The right mix of sight, sound, touch is what ZeroUI should aspire towards. And lots of folks out there are doing it. The intent and flavour is definitely there. But in its current nomenclature and implementation — it works only partially.
In conclusion, i have two things to say:
- Calling it Zero UI is misleading. Even the Echo dots and Alexa’s need an app to set them up. There is a traditional intervention thats required for these things to setup and start running themselves (into the ground). If the essence of interaction is dependant on traditional user interfaces to intervene because technology hasn't evolved enough to do away wit them as well as for the sake of familiarity of end users (what i wrote about above): then calling this ZeroUI is a stretch. Ambition shouldn't obfuscate reality and that seems to be happening here.

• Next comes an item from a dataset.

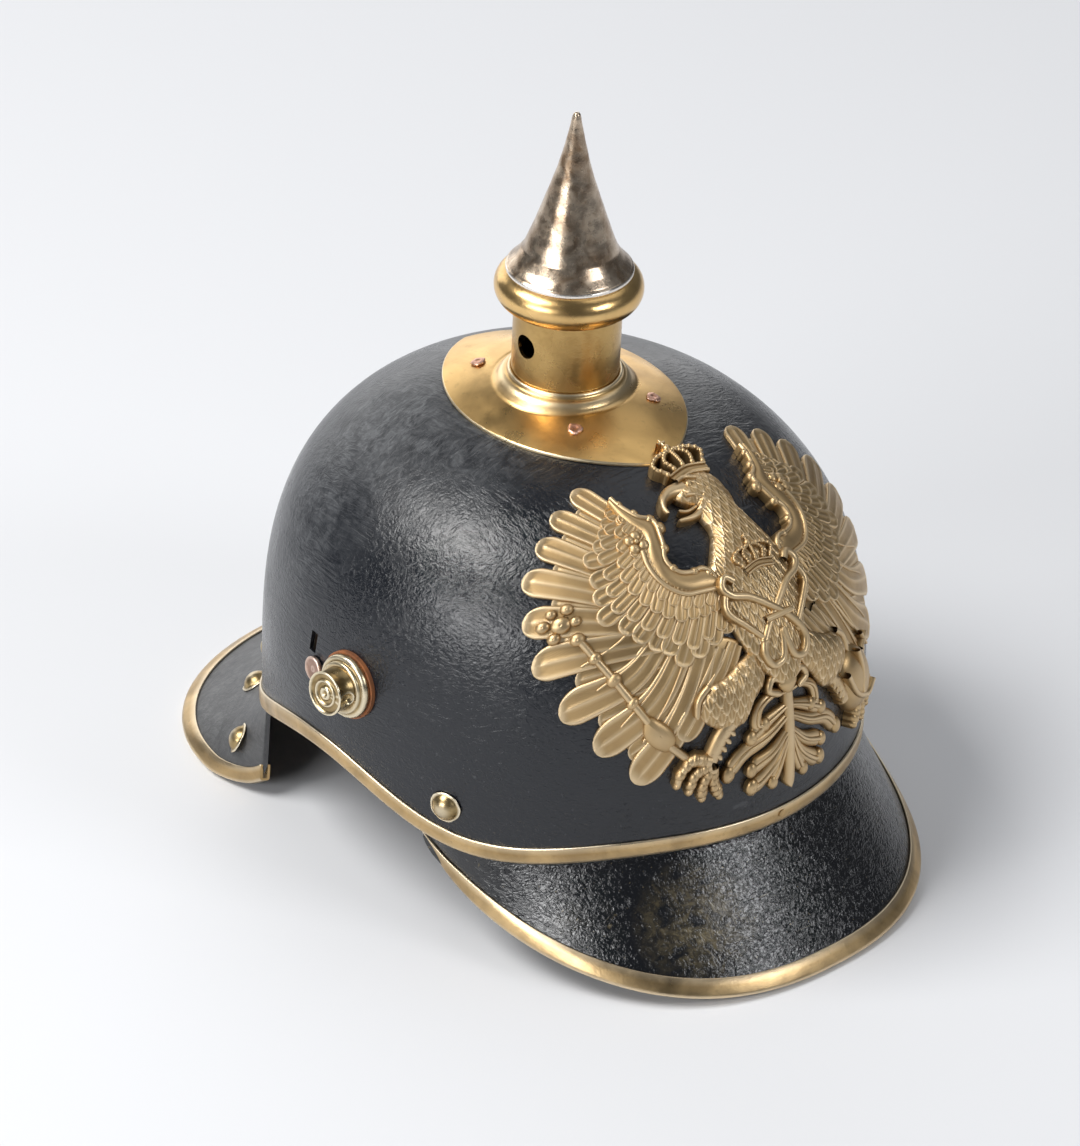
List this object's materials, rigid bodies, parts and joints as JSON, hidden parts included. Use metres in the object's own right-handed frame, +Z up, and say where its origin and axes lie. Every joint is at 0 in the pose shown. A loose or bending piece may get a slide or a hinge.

- Trust issues abound. A recent case where an Alexa was on / present at a crime scene has made headlines. The authorities have confiscated the Alexa and asked Amazon to handover the recordings as evidence of crime. There is no information whether the Alexa was on/off/in listening mode. But one things is clear: these devices are listening to you. How would ZeroUI tell users familiar and comfortable with interfaces (and know what they can and cannot do) that their privacy invasion takes a whole new meaning when you cant see whats happening with your data.
So folks, let's all take a deep breath, calm down and not jump to the next big breakthrough even before it happens.